# Bacteria



## xocrieox (Feb 18, 2013)

How bad is the bacteria a tegu carries, if you are bitten by one ?


----------



## BatGirl1 (Feb 18, 2013)

I would think that this would vary from animal to animal. Just like anything else that you may get bitten by. It depends on what your tegu has been exposed to. If bitten I would use precautionary methods as with any other bite. Use hydrogen peroxide or other antiseptic wash. Then depending on the depth of bite, use neosporin or other antibacterial/ antibiotic. Bandage if necessary. If you suspect your tegu has been exposed to anything questionable, you could always have it vet tested. Otherwise just use proper hygenic care of the wound and you should be fine. 
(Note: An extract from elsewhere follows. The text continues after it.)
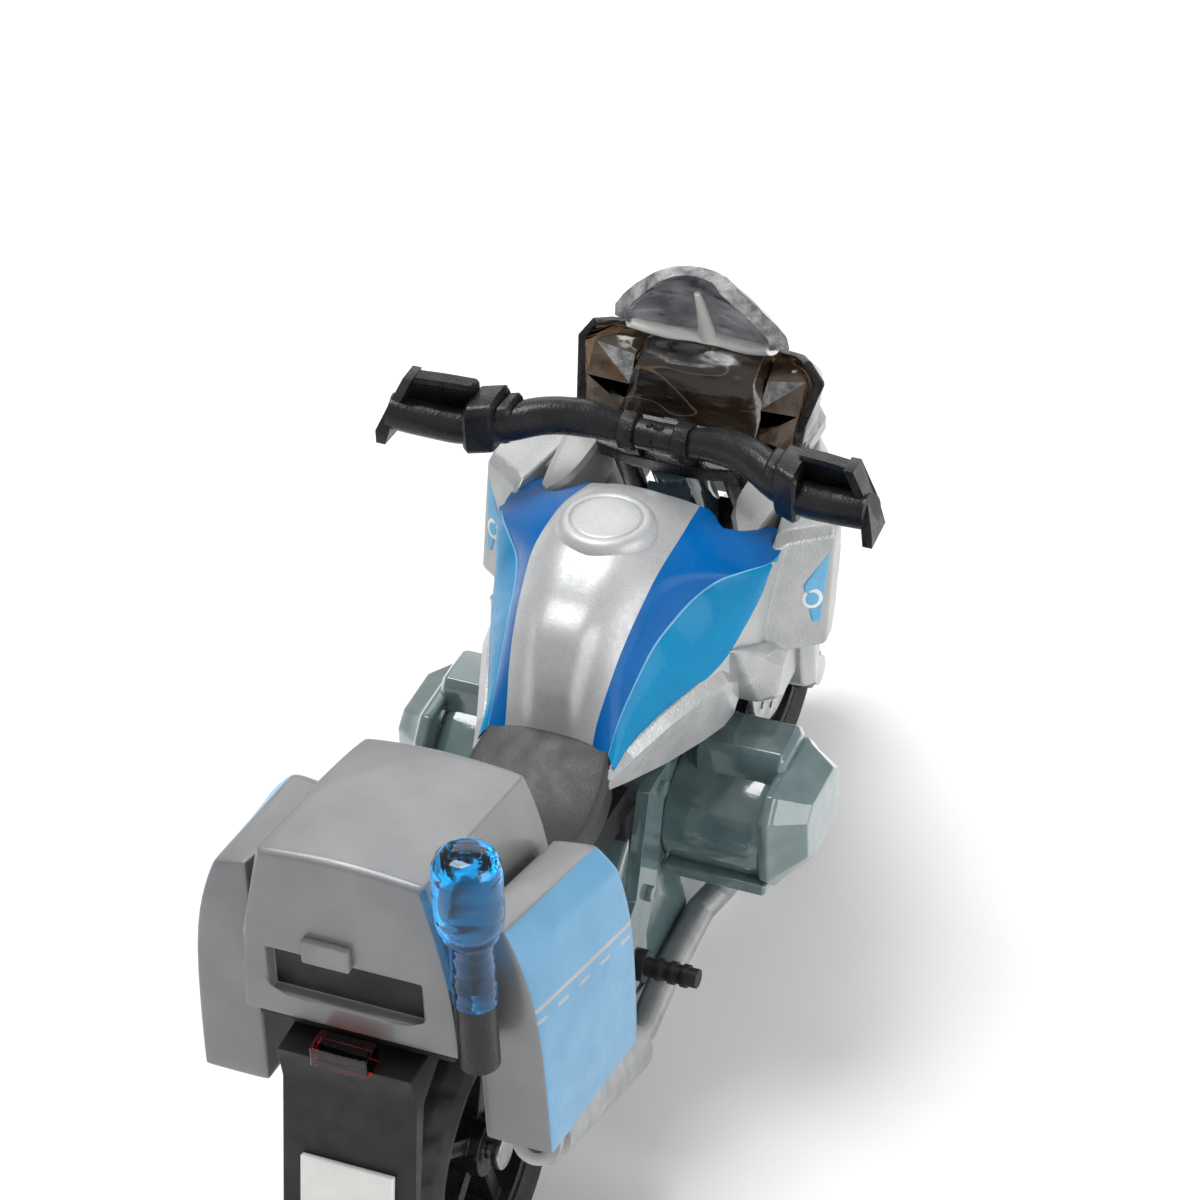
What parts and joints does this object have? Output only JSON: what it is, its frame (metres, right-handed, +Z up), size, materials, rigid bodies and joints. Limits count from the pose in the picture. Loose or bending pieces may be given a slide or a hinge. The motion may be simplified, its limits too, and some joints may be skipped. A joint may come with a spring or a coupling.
{
  "type": "toy police motorcycle",
  "caption": "Die-cast and plastic toy adventure motorcycle in police trim, with radio box, panniers, beacon, steering fork, rolling wheels and a folding side stand.",
  "frame": {"origin": "on the ground under the middle of the bike's length, in its middle plane", "axes": "+X forwards, +Y to the rider's left, +Z up"},
  "size_m": [0.0724, 0.0316, 0.0445],
  "materials": {
    "silver_paint": "fine metallic silver with blue printed side flashes, glossy",
    "silver_plastic": "silver moulded plastic, satin",
    "luggage_plastic": "silver grey moulded plastic with a pale blue printed panel, satin",
    "luggage_trim": "grey moulded plastic",
    "engine_enamel": "grey green gloss enamel",
    "black_plastic": "black moulded plastic, satin",
    "seat_plastic": "dark grey fine-grained plastic",
    "wheel_plastic": "black moulded plastic, satin",
    "tyre_rubber": "black moulded tyre",
    "steel": "turned steel",
    "disc_silver": "silver",
    "exhaust_silver": "silver grey, satin",
    "smoke_plastic": "clear smoke-brown moulded plastic, glossy",
    "clear_plastic": "clear moulded plastic, glossy",
    "blue_lens": "clear blue moulded plastic, glossy",
    "red_lens": "clear red moulded plastic, glossy",
    "plate_white": "plain white, blank"
  },
  "bodies": {
    "body": {"beacon_lens": "blue_lens", "beacon_pole": "black_plastic", "beak": "silver_plastic", "box_latch": "luggage_trim", "cylinder_left": "engine_enamel", "cylinder_right": "engine_enamel", "engine_block": "engine_enamel", "exhaust_pipes": "exhaust_silver", "footpegs": "black_plastic", "frame_plates": "engine_enamel", "frame_screws": "steel", "headlight_housing": "black_plastic", "headlight_lens": "clear_plastic", "instrument_panel": "black_plastic", "intake_left": "silver_plastic", "intake_right": "silver_plastic", "luggage_rack": "black_plastic", "nose_panel": "silver_plastic", "number_plate": "plate_white", "pannier_left": "luggage_plastic", "pannier_right": "luggage_plastic", "radiator_duct_left": "silver_plastic", "radiator_duct_right": "silver_plastic", "radio_box": "luggage_plastic", "rear_axle": "steel", "rear_fender": "black_plastic", "rear_subframe": "black_plastic", "seat": "seat_plastic", "side_cover_left": "silver_plastic", "side_cover_right": "silver_plastic", "silencer": "exhaust_silver", "stand_bracket": "black_plastic", "stand_pin": "steel", "steering_head": "engine_enamel", "sump_guard": "exhaust_silver", "swingarm": "engine_enamel", "tail_light": "red_lens", "tank_shell": "silver_paint", "valve_cover_left": "engine_enamel", "valve_cover_right": "engine_enamel", "windscreen": "smoke_plastic", "wing_left": "silver_plastic", "wing_right": "silver_plastic"},
    "steering": {"handlebar": "black_plastic", "upper_yoke": "black_plastic", "lower_yoke": "black_plastic", "steering_pin": "steel", "fork_stanchions": "black_plastic", "fork_slider_left": "black_plastic", "fork_slider_right": "black_plastic", "front_fender": "silver_plastic", "front_axle": "steel"},
    "front_wheel": {"front_rim": "wheel_plastic", "front_tyre": "tyre_rubber", "front_brake_discs": "disc_silver"},
    "rear_wheel": {"rear_rim": "wheel_plastic", "rear_tyre": "tyre_rubber", "rear_brake_disc": "disc_silver"},
    "side_stand": {"side_stand": "black_plastic"}
  },
  "joints": [
    {"name": "steering_turn", "type": "hinge", "parent": "body", "child": "steering", "pos_m": [0.0262, 0, 0.01], "axis": [-0.4305, 0, 0.9026], "range_deg": [-20, 20]},
    {"name": "front_wheel_spin", "type": "hinge", "parent": "steering", "child": "front_wheel", "pos_m": [0.0262, 0, 0.01], "axis": [0, 1, 0], "continuous": true},
    {"name": "rear_wheel_spin", "type": "hinge", "parent": "body", "child": "rear_wheel", "pos_m": [-0.0216, 0, 0.01], "axis": [0, 1, 0], "continuous": true},
    {"name": "side_stand_fold", "type": "hinge", "parent": "body", "child": "side_stand", "pos_m": [-0.0041, 0.0062, 0.0069], "axis": [0, 1, 0], "range_deg": [0, 85]}
  ]
}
Sent from my ZTE-Z990G using Tapatalk 2


----------



## dragonmetalhead (Feb 18, 2013)

Second what BatGirl1 said.


----------



## dragonkeeperblue (Feb 19, 2013)

The bite from a Tegu can be very infecting. I was bitten two months ago and wasn't going to worry about it. Washed it well and used 90% alcohol immediately after being bit. Within 3 hours my finger puffed up so I went to the doc. They put me on antibiotics it took 4 days for swelling to go down. Also my friend who sells and keeps over 1000 snakes and such, been a guest of several country's for reptile research was bitten by one of his Tegu. He didn't think much of it washed it and 4 days later found himself in emergency fighting a blood infection, red lines from his hand up to his armpit. This may not be the norm but take precautions if bit. If you see redness or the swelling continues better have it checked.


----------



## xocrieox (Feb 19, 2013)

I was bitten once by my extreme. He bit my wrist and let go right off. I washed the wound and treated it. I guess everyone has different reactions to a bite.


----------



## dragonkeeperblue (Feb 19, 2013)

xocrieox said:


> I was bitten once by my extreme. He bit my wrist and let go right off. I washed the wound and treated it. I guess everyone has different reactions to a bite.



You asked just letting you know what can happen.


----------



## xocrieox (Feb 19, 2013)

Yeah I know that's why I said different people have different reactions. wasn't saying you we're wrong


----------



## Teg (Feb 19, 2013)

A bit off the topic now ... but i was bitten by a wild "Adder" the only British poisonous snake, in my back garden and i was fine, it was well stuck to my arm had a white ring and bruising but no poison, i could of been lucky !!


----------



## Dubya (Feb 19, 2013)

Teg said:


> A bit off the topic now ... but i was bitten by a wild "Adder" the only British poisonous snake, in my back garden and i was fine, it was well stuck to my arm had a white ring and bruising but no poison, i could of been lucky !!



A snake bit Chuck Norris once. 
[attachment=6511]


----------



## dragonkeeperblue (Feb 19, 2013)

If I got bit by any poisonous snake id crap myself lol.


----------



## BatGirl1 (Feb 19, 2013)

Venomous snakes. Poisonous plants.  but yes some get lucky even with venom. Tegus are similar to other animals, as I said...and for example if a rabies vector bit you you would have to make that call. Vet check or trust it was not infected by anything. Working with bats I was bitten a few times, but used proper hygenic care of the wound and never had a problem. Snake teeth have accidentally hooked me while assist feeding. Again, disinfect, keep clean. Any animal bite should be properly tended to to avoid complications... tegus aren't like the komodo dragons, where their bacteria can go through your body and kill you, but even in those cases, wasn't it deadly only if untreated? I'm not sure... I am not a komodo expert, nor do I claim to be an expert source in anything else. Just a fellow reptile keeper 

Sent from my ZTE-Z990G using Tapatalk 2


----------



## Tegudude88 (Feb 19, 2013)

I brush my tegus teeth 3 times a day so I'm not too worried


----------



## TeguBlake (Feb 20, 2013)

Mine bit the living cra out of my ear and did the dog yanking action. it hurt really bad but i cleaned it up with meds and it never got infected.


----------



## Teg (Feb 20, 2013)

Tegudude88 said:


> I brush my tegus teeth 3 times a day so I'm not too worried



I can get Teg to gargle mouthwash twice a day .... Mint is his favourite !


----------